In Focus: Using Technology to Find Blind Spots in the Care of the Elderly

Excuse the ableist headline......

https://goo.gl/Uo5AEb

Starting next year, a team led by Jeffrey Kaye, M.D., a professor of neurology and biomedical engineering at Oregon Health and Science University, will begin tracking the activities of 360 older adults using a network of sensors they’ve agreed to place in their homes. With research partners in other parts of the country, his team will be monitoring the vital signs, medication use, mobility, activities, sleep patterns, and phone and computer use of a cross-section of Americans, including African Americans in Chicago, Latinos in Miami, public housing residents in Portland, Ore., and veterans in rural communities. One of his goals in tracking older adults who are still relatively healthy is to identify the early signs of physical and cognitive decline—generating insights that may guide medical care and enable patients to retain their independence.

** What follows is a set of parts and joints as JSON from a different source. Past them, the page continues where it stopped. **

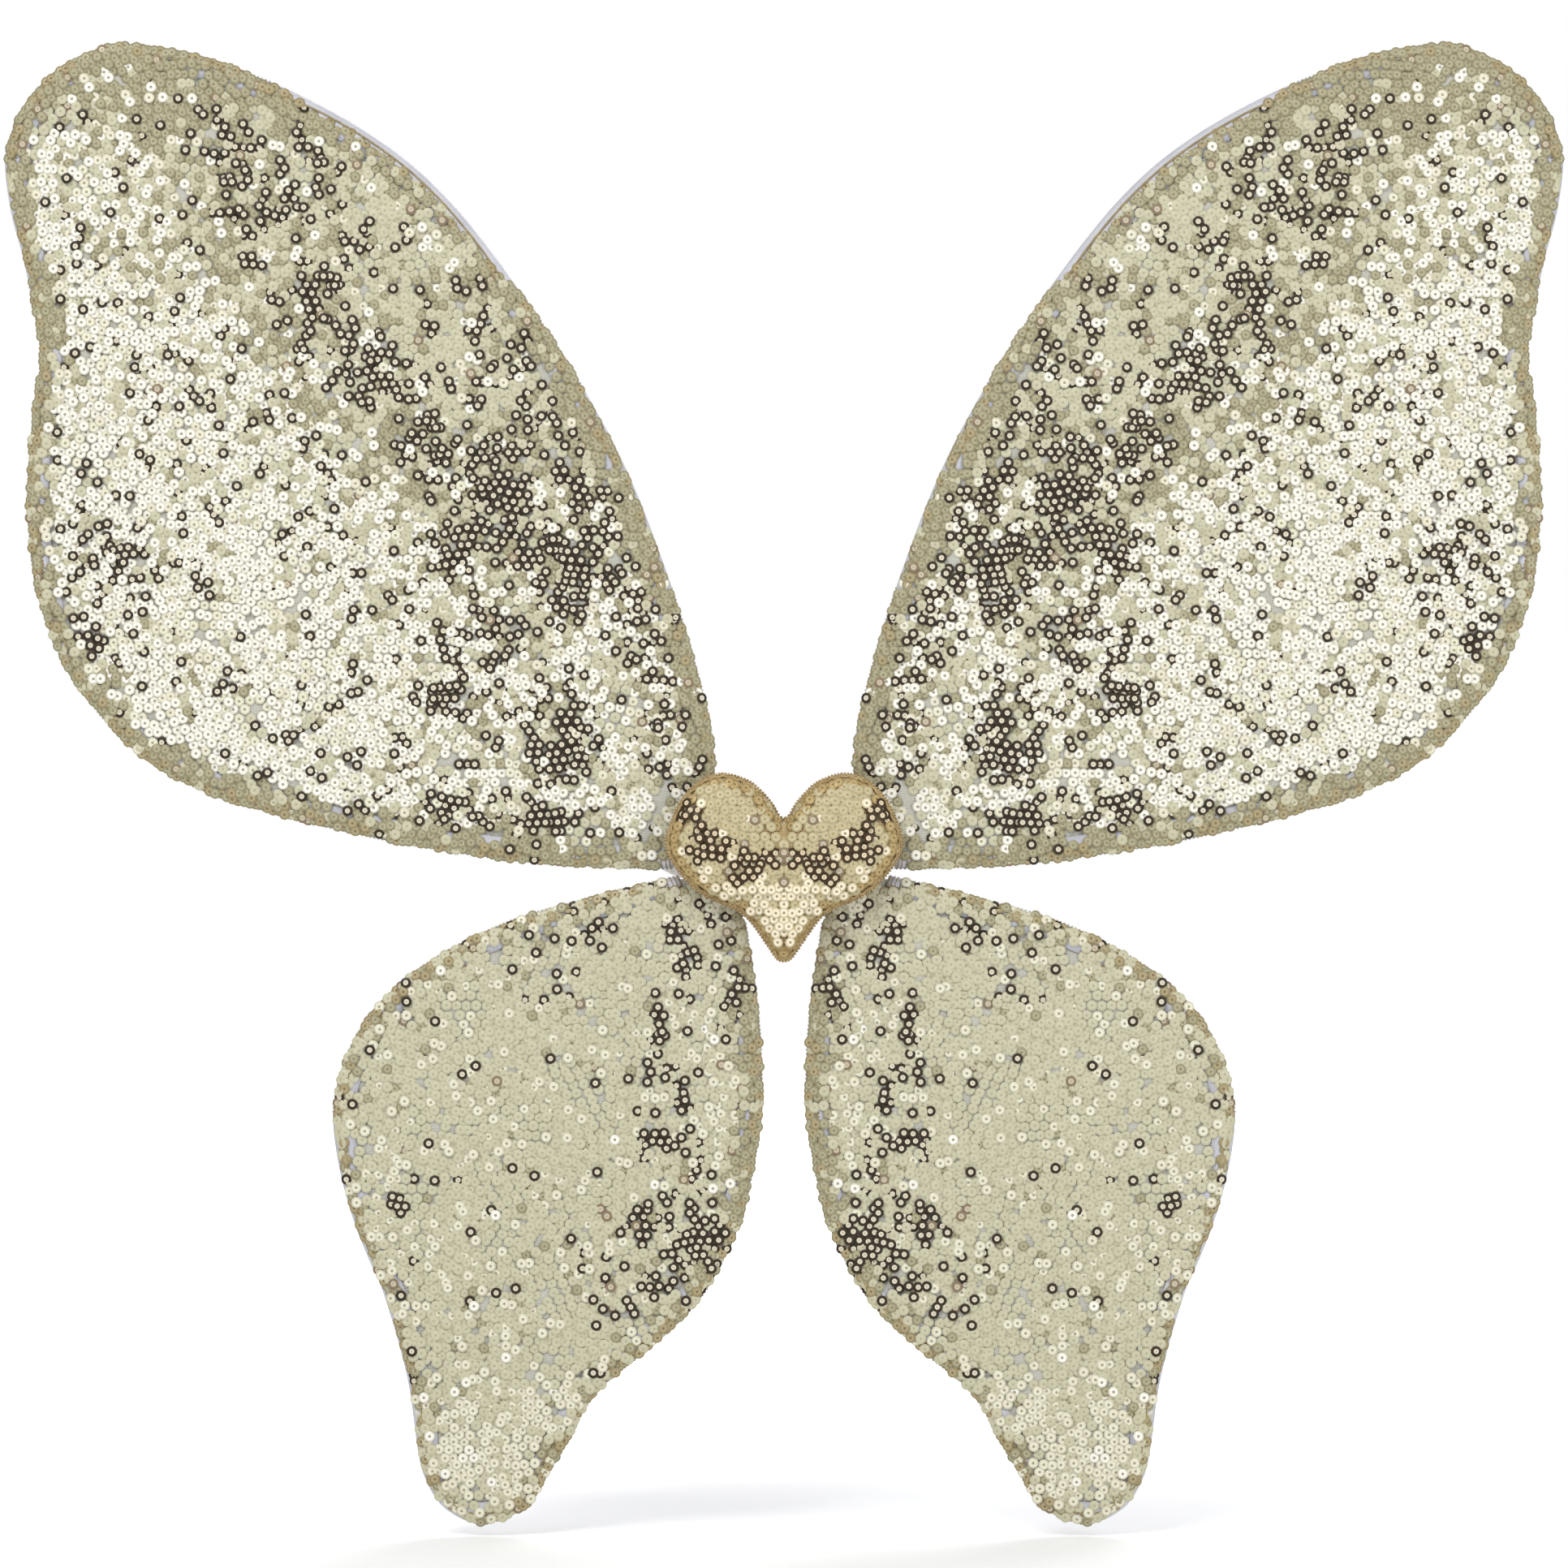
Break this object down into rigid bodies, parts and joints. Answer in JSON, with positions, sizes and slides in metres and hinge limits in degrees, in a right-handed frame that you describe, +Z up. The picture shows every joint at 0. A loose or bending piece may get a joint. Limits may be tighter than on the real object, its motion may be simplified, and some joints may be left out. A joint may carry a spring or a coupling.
{
  "type": "fairy wings",
  "caption": "Wearable butterfly-shaped wings: sequinned wire-framed panels hinged on a padded heart, with elastic shoulder loops behind.",
  "frame": {"origin": "on the rear face of the back patch, on the mirror line, just below the middle of the heart", "axes": "+Z up when worn, +Y from the wings towards the wearer's back, +X to the right of someone facing the sequinned side"},
  "size_m": [0.4376, 0.1409, 0.4156],
  "materials": {
    "steel": "drawn wire",
    "sequin": "sequins sewn on fabric",
    "binding": "golden brown thread and tape",
    "satin": "pale satin",
    "felt": "felt",
    "foam": "polyester filling",
    "board": "stiff fibre board",
    "elastic": "woven elastic"
  },
  "bodies": {
    "hub": {"back_patch": "felt", "hub_board": "board", "hub_core": "felt", "heart_cover": "sequin", "heart_back": "felt", "heart_filling": "foam", "heart_seam_binding": "binding", "left_upper_strap_tab": "elastic", "left_lower_strap_tab": "elastic", "right_upper_strap_tab": "elastic", "right_lower_strap_tab": "elastic", "upper_left_root_sleeve": "binding", "upper_right_root_sleeve": "binding", "lower_left_root_sleeve": "binding", "lower_right_root_sleeve": "binding"},
    "upper_left_wing": {"upper_left_frame_wire": "steel", "upper_left_wire_ferrule": "steel", "upper_left_edge_binding": "binding", "upper_left_sequin_panel": "sequin", "upper_left_lining_panel": "satin"},
    "upper_right_wing": {"upper_right_frame_wire": "steel", "upper_right_wire_ferrule": "steel", "upper_right_edge_binding": "binding", "upper_right_sequin_panel": "sequin", "upper_right_lining_panel": "satin"},
    "lower_left_wing": {"lower_left_frame_wire": "steel", "lower_left_wire_ferrule": "steel", "lower_left_edge_binding": "binding", "lower_left_sequin_panel": "sequin", "lower_left_lining_panel": "satin"},
    "lower_right_wing": {"lower_right_frame_wire": "steel", "lower_right_wire_ferrule": "steel", "lower_right_edge_binding": "binding", "lower_right_sequin_panel": "sequin", "lower_right_lining_panel": "satin"},
    "left_strap": {"left_strap_loop": "elastic"},
    "right_strap": {"right_strap_loop": "elastic"}
  },
  "joints": [
    {"name": "upper_left_fold", "type": "hinge", "parent": "hub", "child": "upper_left_wing", "pos_m": [-0.0239, -0.006, 0.01005], "axis": [0.4332, 0, 0.9013], "range_deg": [-30, 30], "stiffness_Nm_per_rad": 0.06},
    {"name": "upper_right_fold", "type": "hinge", "parent": "hub", "child": "upper_right_wing", "pos_m": [0.0239, -0.006, 0.01005], "axis": [0.4332, 0, -0.9013], "range_deg": [-30, 30], "stiffness_Nm_per_rad": 0.06},
    {"name": "lower_left_fold", "type": "hinge", "parent": "hub", "child": "lower_left_wing", "pos_m": [-0.0173, -0.006, -0.0057], "axis": [-0.8112, 0, 0.5848], "range_deg": [-30, 30], "stiffness_Nm_per_rad": 0.03},
    {"name": "lower_right_fold", "type": "hinge", "parent": "hub", "child": "lower_right_wing", "pos_m": [0.0173, -0.006, -0.0057], "axis": [-0.8112, 0, -0.5848], "range_deg": [-30, 30], "stiffness_Nm_per_rad": 0.03},
    {"name": "left_strap_swing", "type": "hinge", "parent": "hub", "child": "left_strap", "pos_m": [-0.0213, -0.00245, 0], "axis": [0, 0, -1], "range_deg": [-15, 25]},
    {"name": "right_strap_swing", "type": "hinge", "parent": "hub", "child": "right_strap", "pos_m": [0.0213, -0.00245, 0], "axis": [0, 0, 1], "range_deg": [-15, 25]}
  ]
}
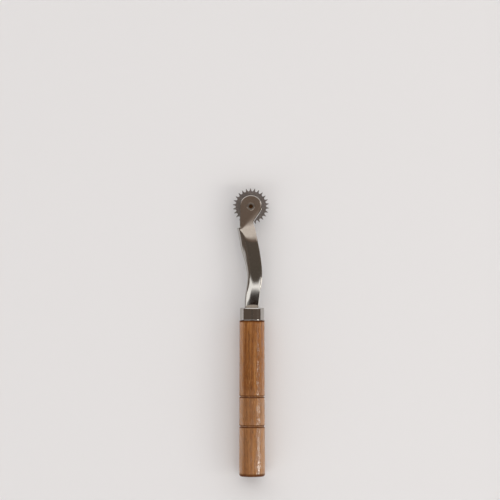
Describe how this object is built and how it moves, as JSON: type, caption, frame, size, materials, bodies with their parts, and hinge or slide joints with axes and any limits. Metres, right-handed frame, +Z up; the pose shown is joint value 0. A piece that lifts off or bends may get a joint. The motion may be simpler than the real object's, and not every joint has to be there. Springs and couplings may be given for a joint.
{
  "type": "leather stitching wheel",
  "caption": "Toothed wheel in a folded steel fork on a turned wooden handle, rolled along leather to mark an even stitch line.",
  "frame": {"origin": "centre of the handle's flat butt face", "axes": "+Y along the handle's axis towards the wheel, +X from the fork's folded spine towards its open side, +Z along the wheel's axle; the tool lies on its side with +Z up"},
  "size_m": [0.0141, 0.1124, 0.01],
  "materials": {
    "handle_wood": "satin lacquer",
    "ferrule_steel": "bright plated",
    "fork_steel": "bright plated",
    "wheel_steel": "matte",
    "rivet_steel": "plated"
  },
  "bodies": {
    "holder": {"handle": "handle_wood", "ferrule": "ferrule_steel", "fork": "fork_steel", "axle_rivet": "rivet_steel"},
    "toothed_wheel": {"wheel": "wheel_steel"}
  },
  "joints": [
    {"name": "wheel_spin", "type": "hinge", "parent": "holder", "child": "toothed_wheel", "pos_m": [-0.00045, 0.1053, 0], "axis": [0, 0, 1], "continuous": true}
  ]
}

Kaye began developing the platform, known as Life Lab, more than 10 years ago and with a team of researchers, statisticians, and software developers has been analyzing data from over 700 volunteers. Early findings have been surprising. For one, patients' own reports—which doctors rely on to help determine diagnoses and treatment plans—aren’t entirely reliable.1  Asked to explain what they did in the last two hours, a quarter were wrong and another third were only partially right. "They knew we had the data on what they were doing, and they weren’t cognitively impaired," Kaye says." "They just couldn’t remember accurately what they’d done.'Another finding was that patterns in movement and behavior seemed to track cognitive impairment. For example, variable walking speed, less time spent away from home, and less time spent on computers “individually and together create a very strong signal that the person is in the early stages of cognitive decline," he says.